Supplied information →
↓

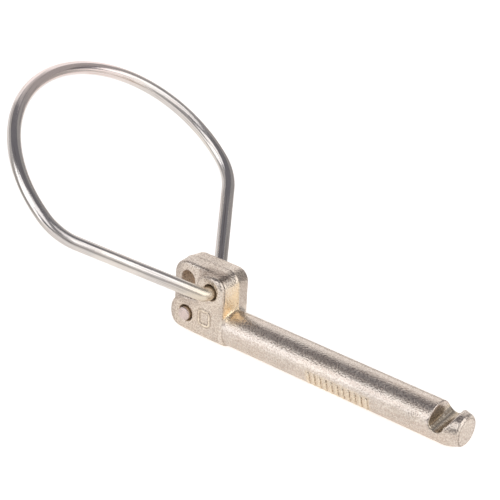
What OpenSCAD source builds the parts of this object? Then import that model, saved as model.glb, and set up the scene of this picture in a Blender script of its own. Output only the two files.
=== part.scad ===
// Linch pin with a snap bail: one forging and one bent spring wire.
// +X runs along the shank from the shoulder to the tip, +Z is up, Y is the line of the holes.
// The origin is on the shank's axis, level with the head's shoulder face.

/* [Shank] */
// Shank diameter
shank_d = 12; // [10:0.1:16]
// Length from the wire's seat in the notch to the end face
tip_over = 7.1; // [5:0.1:10]
// Radius lost over the tapered last length
tip_taper = 0.8; // [0:0.05:1.2]
// Rounding of the end face's rim
tip_round = 1.3; // [0.5:0.1:2]

/* [Head] */
// How much thicker the head is than the shank
head_over = 0.8; // [0:0.1:4]
// Length of the head behind the shoulder
head_len = 23; // [21:0.1:30]
// Height of the head above the shank's axis
head_top = 18.3; // [17:0.1:25]
// How far the front layer stands out of the back plate
step_d = 2.9; // [1.5:0.1:4]
// Radius of the head's corner over the shoulder
corner_r = 5.2; // [4:0.1:7]
// Radius of the back plate's ear
ear_r = 6; // [5:0.1:8]
// Radius of the front layer's lower lobe
lobe_r = 6.6; // [5.5:0.1:8]
// Rounding of the head's edges
edge_r = 1; // [0.4:0.1:1.5]
// Rounding of the head's two long lower edges
keel_r = 4.6; // [3:0.1:5]

/* [Bail] */
// Wire diameter
wire_d = 4.4; // [3:0.1:5]
// Centreline radius of the round end
loop_r = 42.5; // [35:0.1:52]
// Distance from between the hooks to the centre of the round end
loop_out = 46.6; // [39:0.1:57]
// Half of the angle that the round end runs through
loop_half = 94.7; // [85:0.1:105]
// Length of the corner from the round end to where the lines cross
corner_t = 6.6; // [4:0.1:9]
// Radius of the bend at each hook
hook_bend = 3.6; // [3:0.1:5]
// Rise of the open bail from the line behind the head, in degrees
open_rise = 40.35; // [20:0.05:60]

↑

Set exercise →
Give back the whole listing, word for word.

Result of the task →
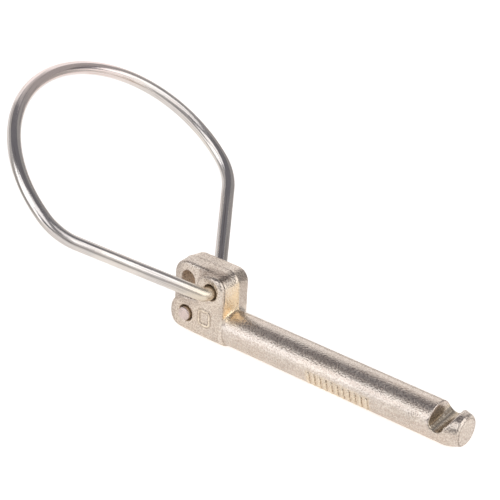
What OpenSCAD source builds the parts of this object? Then import that model, saved as model.glb, and set up the scene of this picture in a Blender script of its own. Output only the two files.
=== part.scad ===
// Linch pin with a snap bail: one forging and one bent spring wire.
// +X runs along the shank from the shoulder to the tip, +Z is up, Y is the line of the holes.
// The origin is on the shank's axis, level with the head's shoulder face.

/* [Shank] */
// Shank diameter
shank_d = 12; // [10:0.1:16]
// Length from the wire's seat in the notch to the end face
tip_over = 7.1; // [5:0.1:10]
// Radius lost over the tapered last length
tip_taper = 0.8; // [0:0.05:1.2]
// Rounding of the end face's rim
tip_round = 1.3; // [0.5:0.1:2]

/* [Head] */
// How much thicker the head is than the shank
head_over = 0.8; // [0:0.1:4]
// Length of the head behind the shoulder
head_len = 23; // [21:0.1:30]
// Height of the head above the shank's axis
head_top = 18.3; // [17:0.1:25]
// How far the front layer stands out of the back plate
step_d = 2.9; // [1.5:0.1:4]
// Radius of the head's corner over the shoulder
corner_r = 5.2; // [4:0.1:7]
// Radius of the back plate's ear
ear_r = 6; // [5:0.1:8]
// Radius of the front layer's lower lobe
lobe_r = 6.6; // [5.5:0.1:8]
// Rounding of the head's edges
edge_r = 1; // [0.4:0.1:1.5]
// Rounding of the head's two long lower edges
keel_r = 4.6; // [3:0.1:5]

/* [Bail] */
// Wire diameter
wire_d = 4.4; // [3:0.1:5]
// Centreline radius of the round end
loop_r = 42.5; // [35:0.1:52]
// Distance from between the hooks to the centre of the round end
loop_out = 46.6; // [39:0.1:57]
// Half of the angle that the round end runs through
loop_half = 94.7; // [85:0.1:105]
// Length of the corner from the round end to where the lines cross
corner_t = 6.6; // [4:0.1:9]
// Radius of the bend at each hook
hook_bend = 3.6; // [3:0.1:5]
// Rise of the open bail from the line behind the head, in degrees
open_rise = 40.35; // [20:0.05:60]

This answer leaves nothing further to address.